Prompt:
Identify each line holding the string "that" and copy it.

Provided data:
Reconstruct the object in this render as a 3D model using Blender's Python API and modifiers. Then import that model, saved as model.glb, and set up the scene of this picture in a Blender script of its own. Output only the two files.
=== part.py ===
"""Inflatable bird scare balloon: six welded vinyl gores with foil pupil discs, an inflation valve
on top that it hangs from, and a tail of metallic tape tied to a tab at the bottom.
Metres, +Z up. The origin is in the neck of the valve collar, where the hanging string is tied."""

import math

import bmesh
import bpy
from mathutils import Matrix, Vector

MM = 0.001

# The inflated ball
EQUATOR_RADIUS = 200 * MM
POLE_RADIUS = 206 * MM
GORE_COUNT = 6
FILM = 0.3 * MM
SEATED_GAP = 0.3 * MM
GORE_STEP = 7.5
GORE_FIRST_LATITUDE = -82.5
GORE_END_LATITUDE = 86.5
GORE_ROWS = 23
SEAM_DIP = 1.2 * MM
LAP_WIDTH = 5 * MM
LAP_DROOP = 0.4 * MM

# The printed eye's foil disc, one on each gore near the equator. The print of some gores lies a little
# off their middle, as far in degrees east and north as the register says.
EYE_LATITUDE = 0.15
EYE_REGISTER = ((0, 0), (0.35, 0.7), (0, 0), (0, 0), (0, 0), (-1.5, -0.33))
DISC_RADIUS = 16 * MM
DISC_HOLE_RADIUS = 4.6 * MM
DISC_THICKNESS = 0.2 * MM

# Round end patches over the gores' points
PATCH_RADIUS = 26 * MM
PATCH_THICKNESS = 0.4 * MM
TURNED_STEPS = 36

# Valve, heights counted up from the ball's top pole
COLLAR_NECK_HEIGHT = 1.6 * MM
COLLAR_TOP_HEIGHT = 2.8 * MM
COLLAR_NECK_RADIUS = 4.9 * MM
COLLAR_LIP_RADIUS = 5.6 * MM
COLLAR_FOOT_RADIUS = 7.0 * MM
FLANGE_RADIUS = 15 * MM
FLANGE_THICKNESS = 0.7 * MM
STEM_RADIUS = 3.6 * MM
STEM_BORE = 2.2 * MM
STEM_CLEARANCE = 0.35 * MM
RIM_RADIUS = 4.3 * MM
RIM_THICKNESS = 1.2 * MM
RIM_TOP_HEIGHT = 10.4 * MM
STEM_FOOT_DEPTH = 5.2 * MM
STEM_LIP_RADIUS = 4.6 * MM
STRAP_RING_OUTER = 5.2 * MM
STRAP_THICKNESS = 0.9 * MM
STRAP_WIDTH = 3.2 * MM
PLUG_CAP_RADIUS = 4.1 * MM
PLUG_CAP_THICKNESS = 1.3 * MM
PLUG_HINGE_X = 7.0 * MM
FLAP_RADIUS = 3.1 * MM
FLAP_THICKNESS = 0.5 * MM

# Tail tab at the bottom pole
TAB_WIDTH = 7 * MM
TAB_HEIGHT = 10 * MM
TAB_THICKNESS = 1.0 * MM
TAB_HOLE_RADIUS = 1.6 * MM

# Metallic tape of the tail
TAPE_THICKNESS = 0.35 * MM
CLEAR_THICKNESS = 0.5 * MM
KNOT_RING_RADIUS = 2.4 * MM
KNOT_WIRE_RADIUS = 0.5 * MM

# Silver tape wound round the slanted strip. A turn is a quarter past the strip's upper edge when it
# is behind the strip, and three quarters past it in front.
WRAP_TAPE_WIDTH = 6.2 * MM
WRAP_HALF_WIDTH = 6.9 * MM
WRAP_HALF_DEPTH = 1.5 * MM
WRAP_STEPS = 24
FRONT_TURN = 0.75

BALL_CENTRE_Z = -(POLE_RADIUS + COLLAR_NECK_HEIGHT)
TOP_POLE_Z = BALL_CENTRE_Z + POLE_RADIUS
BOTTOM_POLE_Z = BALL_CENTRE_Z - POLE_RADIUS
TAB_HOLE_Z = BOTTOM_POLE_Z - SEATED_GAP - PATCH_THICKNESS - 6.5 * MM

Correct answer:
Reconstruct the object in this render as a 3D model using Blender's Python API and modifiers. Then import that model, saved as model.glb, and set up the scene of this picture in a Blender script of its own. Output only the two files.
on top that it hangs from, and a tail of metallic tape tied to a tab at the bottom.